▸ **The task**: Read the data and repeat it in full, exactly.

*-*-*

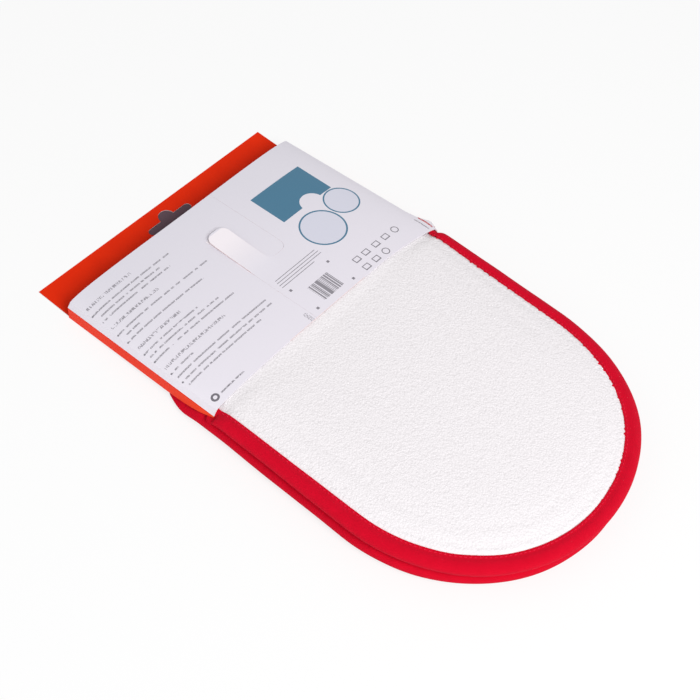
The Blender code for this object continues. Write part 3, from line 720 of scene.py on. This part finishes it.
def crown(x, y, drop):
    """Height lost towards the rim, where the layers are drawn together."""
    return drop * (1 - bounded((from_rim(x, y) - BINDING_WIDTH) / CROWN_RUN)) ** 2


def run_at(x):
    """How far along the sleeve a place lies."""
    return (x - crease_place.x) / sleeve_along.x


def plain_y(x, y):
    """How far a place would lie from the middle if the card's right side didn't spread."""
    near = bounded(run_at(x) / TUBE_LENGTH)
    return y / (1 + MOUTH_SPREAD / HALF_SLEEVE * near) if y > 0 else y


def mouth_x(y):
    """Where the card's mouth lies over the glove: straight, but reaching on at the right."""
    return split_x + (flared(TUBE_LENGTH, plain_y(split_x, y))[0] - TUBE_LENGTH) * sleeve_along.x


def card_underside(x, y):
    """Height of the card over a place, or of the side wall's lower edge beside the card."""
    run = min(run_at(x), TUBE_LENGTH)
    y = plain_y(x, y)
    rise = WALL_HEIGHT + arch_rise(run, y) if abs(y) < HALF_SLEEVE else wall_foot(run)
    return crease_place.z + rise * sleeve_up.z + run * sleeve_along.z


def card_hold(x, y):
    """How firmly the card holds soft cloth down: 1 inside it, fading past its mouth."""
    spring = SPRING_RUN * (1 - RIGHT_SPRING * max(y, 0.0) / RIM_RADIUS)
    past = max(0.0, x - mouth_x(y)) / spring
    return 1 / (1 + past * past) ** 2


def mouth_limit(x, y):
    """How high soft cloth can stand at the card's mouth, and beside the card's wall."""
    edge = mouth_x(y)
    beside = card_underside(min(x, edge), y) - CARD_GAP
    if abs(plain_y(x, y)) < INSIDE_CARD or x < edge - CORNER_EASE:
        return beside
    corner = card_underside(edge, -INSIDE_CARD) - CARD_GAP
    return beside + (corner - beside) * bounded((x - edge) / CORNER_EASE)


def pressed(x, y, z, fill):
    """Height of a soft place under the card, which it may also fill out up to the card."""
    gap = mouth_limit(x, y) - z
    return z + card_hold(x, y) * (gap * fill if gap > 0 else gap)


def squashed(x, y, z, low, high):
    """Height in a roll from low to high that the card's mouth squashes towards its low side."""
    room = (mouth_limit(x, y) - low) / (high - low)
    press = card_hold(x, y) * (1 - bounded(room, LEAST_SHARE))
    return low + (z - low) * (1 - press)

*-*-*

▸ **Task response**:
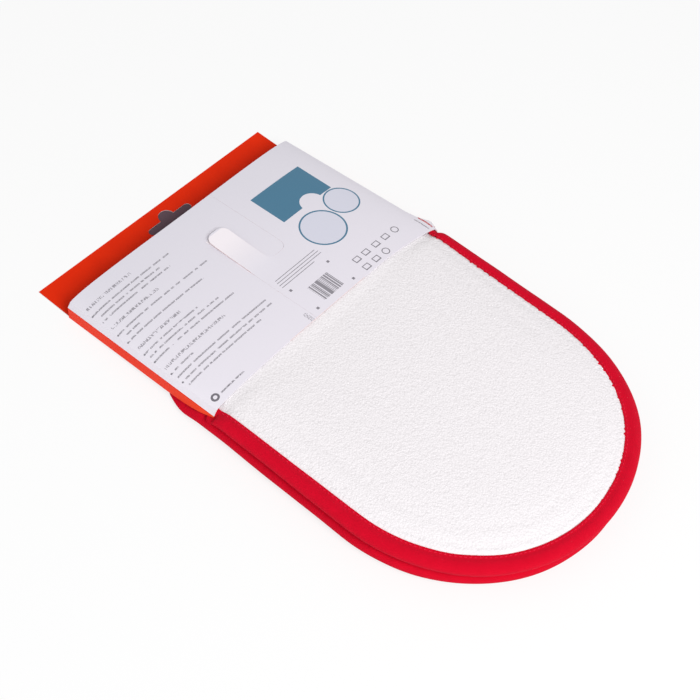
The Blender code for this object continues. Write part 3, from line 720 of scene.py on. This part finishes it.
def crown(x, y, drop):
    """Height lost towards the rim, where the layers are drawn together."""
    return drop * (1 - bounded((from_rim(x, y) - BINDING_WIDTH) / CROWN_RUN)) ** 2


def run_at(x):
    """How far along the sleeve a place lies."""
    return (x - crease_place.x) / sleeve_along.x


def plain_y(x, y):
    """How far a place would lie from the middle if the card's right side didn't spread."""
    near = bounded(run_at(x) / TUBE_LENGTH)
    return y / (1 + MOUTH_SPREAD / HALF_SLEEVE * near) if y > 0 else y


def mouth_x(y):
    """Where the card's mouth lies over the glove: straight, but reaching on at the right."""
    return split_x + (flared(TUBE_LENGTH, plain_y(split_x, y))[0] - TUBE_LENGTH) * sleeve_along.x


def card_underside(x, y):
    """Height of the card over a place, or of the side wall's lower edge beside the card."""
    run = min(run_at(x), TUBE_LENGTH)
    y = plain_y(x, y)
    rise = WALL_HEIGHT + arch_rise(run, y) if abs(y) < HALF_SLEEVE else wall_foot(run)
    return crease_place.z + rise * sleeve_up.z + run * sleeve_along.z


def card_hold(x, y):
    """How firmly the card holds soft cloth down: 1 inside it, fading past its mouth."""
    spring = SPRING_RUN * (1 - RIGHT_SPRING * max(y, 0.0) / RIM_RADIUS)
    past = max(0.0, x - mouth_x(y)) / spring
    return 1 / (1 + past * past) ** 2


def mouth_limit(x, y):
    """How high soft cloth can stand at the card's mouth, and beside the card's wall."""
    edge = mouth_x(y)
    beside = card_underside(min(x, edge), y) - CARD_GAP
    if abs(plain_y(x, y)) < INSIDE_CARD or x < edge - CORNER_EASE:
        return beside
    corner = card_underside(edge, -INSIDE_CARD) - CARD_GAP
    return beside + (corner - beside) * bounded((x - edge) / CORNER_EASE)


def pressed(x, y, z, fill):
    """Height of a soft place under the card, which it may also fill out up to the card."""
    gap = mouth_limit(x, y) - z
    return z + card_hold(x, y) * (gap * fill if gap > 0 else gap)


def squashed(x, y, z, low, high):
    """Height in a roll from low to high that the card's mouth squashes towards its low side."""
    room = (mouth_limit(x, y) - low) / (high - low)
    press = card_hold(x, y) * (1 - bounded(room, LEAST_SHARE))
    return low + (z - low) * (1 - press)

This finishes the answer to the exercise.